The bill was referred to the House Committee on Agriculture and Rural Development on March 4, 2015 and was never acted upon.
Agricultural Operation and Management Plans and Senate Bill 224
Currently, operation and management plans are a voluntary measure for Ohio farmers. In Ohio, an owner or operator of agricultural land or an animal feeding operation may implement a plan which incorporates pollution abatement practices and best management practices for the operation. But, the 131st General Assembly considered a bill which would make such plans mandatory for operators who operate farms of 50 acres or more.
The proposed bill, otherwise known as Senate Bill 224, would have required operation and management plans to include certain standards for applying fertilizer or manure. The bill also gave the Ohio Director of Agriculture authority to enforce corrective actions against farm operations and to assess civil penalties for non-compliance. However, SB 224 did not pass in the Senate and was not signed into law.
Series LLCs and House Bill 581
Ohio permits the formation of Limited Liability Companies, otherwise known as LLCs. LLCs offer many attractive benefits for a farming operation. Namely, LLCs provide liability protection to the members or owners of that LLC.
Some LLC farming operations have become more complex in recent years. As a result, some farming operations choose to have multiple LLCs across an entire farming operation. For example, a farm operation may have one LLC which owns only farm property and a second and entirely separate LLC that owns only farm machinery. But, multiple LLCs create additional complexity which may complicate a farming operation.

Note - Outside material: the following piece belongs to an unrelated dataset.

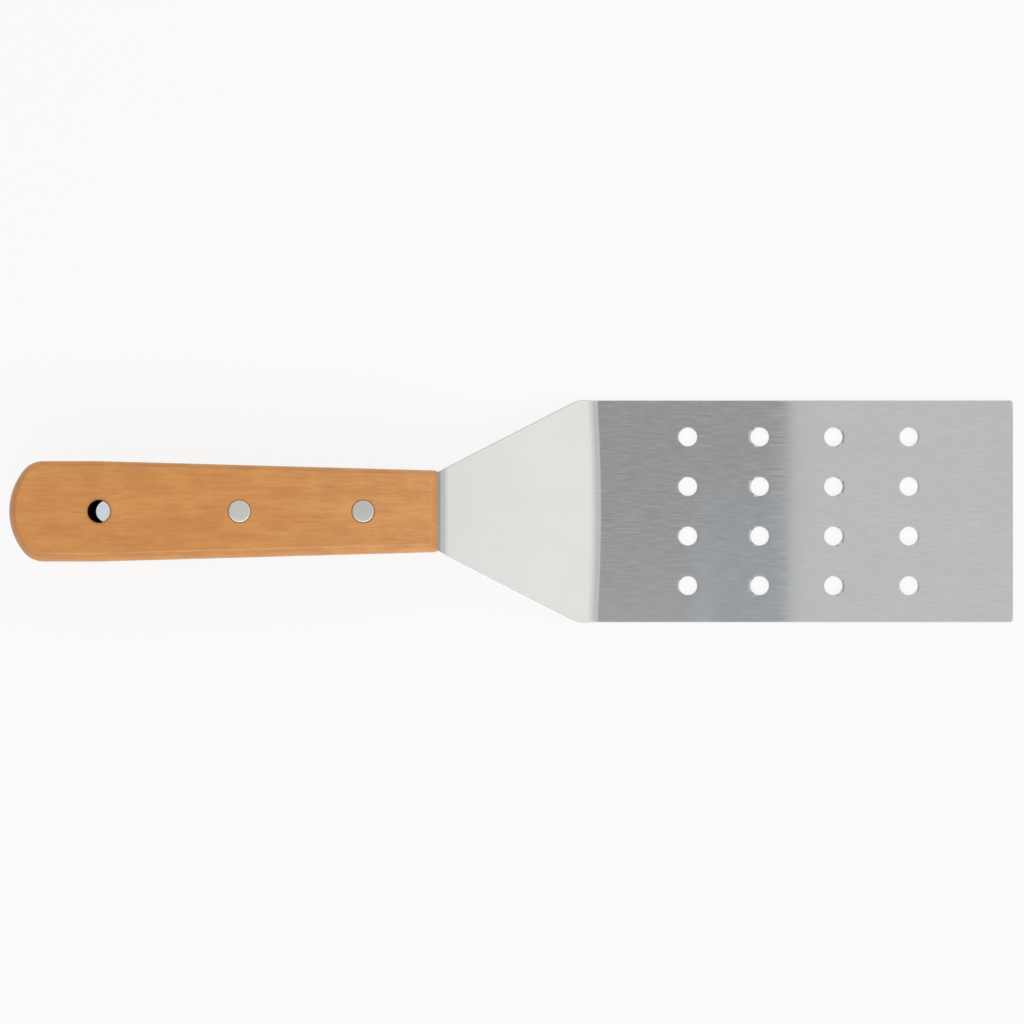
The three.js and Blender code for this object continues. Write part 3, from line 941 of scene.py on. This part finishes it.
class TURNER_OT_rivets(bpy.types.Operator):
    """Make the two compression rivets, each a solid stud pressed into a tubular socket"""

    bl_idname = "grill_turner.rivets"
    bl_label = "Rivets"

    def execute(self, context):
        rivets = context.scene.turner_rivets
        metal = sanded_rivet_metal(rivets)
        reach = STUD_HIGH_Z - HANDLE_MIDDLE_Z
        tree = rivet_group()
        halves = {"stud": stud_profile(rivets, reach), "socket": socket_profile(rivets, -reach)}
        for kind, profile in halves.items():
            half = make_object(kind, turned(kind, profile))
            row = make_object("row", bpy.data.meshes.new("row"))
            run_group(row, tree, {
                "Half": half, "First X": REAR_RIVET_X, "Pitch": FRONT_RIVET_X - REAR_RIVET_X,
                "Count": 2, "Height": HANDLE_MIDDLE_Z, "Material": metal})
            piece = baked_in(row, f"rivet_{kind}s")
            bpy.data.objects.remove(half)
            stand_for(shaded(piece, 40), "rivet_metal",
                      f"front_rivet_{kind}", f"rear_rivet_{kind}")
        return {"FINISHED"}


# ---------------------------------------------------------------- stage

def lit_table_top(settings):
    """A lit white table top: a pale matt sheet with light behind it, so shadows stay faint.

    Light from behind would wash out the shade under the handle, so a painted shadow dims it there.
    """
    material, tree, place = new_material("Pale table top")
    # A painted shadow: under the handle the floor's light is dimmed and cooled, fading out at the
    # edges.
    from_handle = add(tree, "ShaderNodeVectorMath", {
        0: place, 1: ((HANDLE_LOW.x + HANDLE_HIGH.x) / 2 / MM, 0.0, 0.0)}, operation="SUBTRACT")
    across = add(tree, "ShaderNodeSeparateXYZ", {0: from_handle}).outputs
    shade = 1.0
    for axis, reach in (("X", (HANDLE_HIGH.x - HANDLE_LOW.x) / 2), ("Y", HANDLE_HIGH.y)):
        away = add(tree, "ShaderNodeMath", {0: across[axis]}, operation="ABSOLUTE")
        under = add(tree, "ShaderNodeMapRange", {
            "Value": away, "From Min": (reach - settings.shade_edge) / MM,
            "From Max": reach / MM, "To Min": 1.0, "To Max": 0.0},
            interpolation_type="SMOOTHSTEP")
        shade = add(tree, "ShaderNodeMath", {0: under, 1: shade}, operation="MULTIPLY")
    light = layered(tree, settings.floor, ((shade, 0.0, 1.0, 1.0, settings.painted_shadow),))
    glow = add(tree, "ShaderNodeEmission", {"Color": light, "Strength": settings.floor_glow})
    top = add(tree, "ShaderNodeBsdfDiffuse", {"Color": (*settings.floor_top, 1.0)})
    both = add(tree, "ShaderNodeAddShader", {0: glow, 1: top})
    add(tree, "ShaderNodeOutputMaterial", {"Surface": both})
    return material


def lay_floor(settings):
    """The square floor that the tool lies on."""
    reach = settings.floor_size / 2
    corners = [(-reach, -reach, 0), (reach, -reach, 0), (reach, reach, 0), (-reach, reach, 0)]
    floor = make_object("floor", mesh_from("floor", corners, [(0, 1, 2, 3)]))
    floor.data.materials.append(lit_table_top(settings))


def light_sky(scene, settings):
    """The even light from everywhere."""
    scene.world = bpy.data.worlds.new("Studio")
    scene.world.use_nodes = True
    tree = scene.world.node_tree
    tree.nodes.clear()
    sky = add(tree, "ShaderNodeBackground", {
        "Color": (*settings.sky, 1.0), "Strength": settings.sky_glow})
    add(tree, "ShaderNodeOutputWorld", {"Surface": sky})


def hang_panel(name, place, turn, size, radiance, tint):
    """A soft rectangular panel, facing down until turned by degrees, that the camera can't see."""
    light = bpy.data.lights.new(name, "AREA")
    light.shape = "RECTANGLE"
    light.size, light.size_y = size
    light.energy = radiance * math.pi * size[0] * size[1]
    light.color = tint
    panel = bpy.data.objects.new(name, light)
    bpy.context.scene.collection.objects.link(panel)
    panel.location = place
    panel.rotation_euler = [math.radians(angle) for angle in turn]
    panel.visible_camera = False


def aim_camera(scene, settings):
    """The camera over the tool, looking straight down."""
    camera = bpy.data.cameras.new("camera")
    camera.lens = settings.lens
    camera.sensor_width = 36
    eye = bpy.data.objects.new("camera", camera)
    scene.collection.objects.link(eye)
    eye.location = (settings.camera_x, settings.camera_y, settings.camera_height)
    scene.camera = eye
    scene.view_settings.view_transform = "Standard"


class TURNER_OT_stage(bpy.types.Operator):
    """Make the pale floor, the soft studio lights and the camera over the tool"""

    bl_idname = "grill_turner.stage"
    bl_label = "Stage"

    def execute(self, context):
        settings = context.scene.turner_stage
        lay_floor(settings)
        light_sky(context.scene, settings)
        for name, near, far, height, radiance, tint in LIGHT_SHEETS:
            hang_panel(name, ((near + far) / 2, 0, height), (0, 0, 0),
                       (far - near, LIGHT_SHEET_WIDTH), radiance, tint)
        for panel in LIGHT_PANELS:
            hang_panel(*panel)
        aim_camera(context.scene, settings)
        return {"FINISHED"}


# ---------------------------------------------------------------- panel and registration

class TURNER_PT_build(bpy.types.Panel):
    """The turner's settings and the operators that build it"""

    bl_idname = "TURNER_PT_build"
    bl_label = "Grill Turner"
    bl_space_type = "VIEW_3D"
    bl_region_type = "UI"
    bl_category = "Grill Turner"

    def draw(self, context):
        for group, operator in STEPS:
            box = self.layout.box()
            settings = getattr(context.scene, group)
            for key in settings.bl_rna.properties.keys():
                if key not in ("rna_type", "name"):
                    box.prop(settings, key)
            box.operator(operator.bl_idname)


GROUPS = {
    "turner_blade": BladeSettings,
    "turner_handle": HandleSettings,
    "turner_rivets": RivetSettings,
    "turner_stage": StageSettings,
}
STEPS = [
    ("turner_blade", TURNER_OT_blade),
    ("turner_handle", TURNER_OT_handle),
    ("turner_rivets", TURNER_OT_rivets),
    ("turner_stage", TURNER_OT_stage),
]


def register():
    for name, group in GROUPS.items():
        bpy.utils.register_class(group)
        setattr(bpy.types.Scene, name, bpy.props.PointerProperty(type=group))
    for _, operator in STEPS:
        bpy.utils.register_class(operator)
    bpy.utils.register_class(TURNER_PT_build)


def unregister():
    bpy.utils.unregister_class(TURNER_PT_build)
    for _, operator in reversed(STEPS):
        bpy.utils.unregister_class(operator)
    for name, group in GROUPS.items():
        delattr(bpy.types.Scene, name)
        bpy.utils.unregister_class(group)


def main():
    register()
    bpy.ops.grill_turner.blade()
    bpy.ops.grill_turner.handle()
    bpy.ops.grill_turner.rivets()
    bpy.ops.grill_turner.stage()


if __name__ == "__main__":
    main()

One proposed solution is the series LLC. The 131st General Assembly proposed the introduction of series LLCs in House Bill 581. A series LLC would allow a single LLC to create multiple series within the LLC without the need to create an entirely new LLC for each series. Under HB 581, a LLC organized as a series LLC would be able to limit the power of managers or members in different series within the series LLC. A series LLC would also be able to place different assets and obligations into different series within the LLC.
Under HB 581, the debts and obligations of a particular series within an LLC would have been limited to that series only. But, HB 581 did not pass during the 131st General Assembly. Therefore, series LLCs remain non-existent in Ohio.
Donation of Food and House Bill 111
House Bill 111 was introduced on March 10, 2015. This bill would have allowed food service operations to apply for a rebate from the Director of Health if they donated the food to a nonprofit organization. The rebate would have been ten cents per pound of perishable food donated. HB 111 was referred to the House Ways and Means Committee on March 16, 2015 and no further action was taken.
Many Ohioans choose to avoid the probate process by using a transfer on death designation. Since 2000, Ohio has permitted property owners to use transfer on death designations to transfer property upon the owner’s death. In 2009, Ohio law allowed property owners to make transfer on death designations with an affidavit instead of by designation on a deed. The new Ohio law forces the automatic termination of transfer on death affidavits for changes in marital status.
The new changes took effect on December 13, 2016 when the Governor signed Senate Bill 232 into law. Under Senate Bill 232, a transfer on death designation made either by a deed or by an affidavit to a spouse terminates upon a divorce, dissolution, or annulment. The new law applies to new and pre-existing transfer on death designations.
Because the law applies to pre-existing transfer on death designations, it may be a good time for property owners to revisit their estate plans. Property owners should be aware of the effect of divorce, dissolution, or annulment on their transfer on death designations.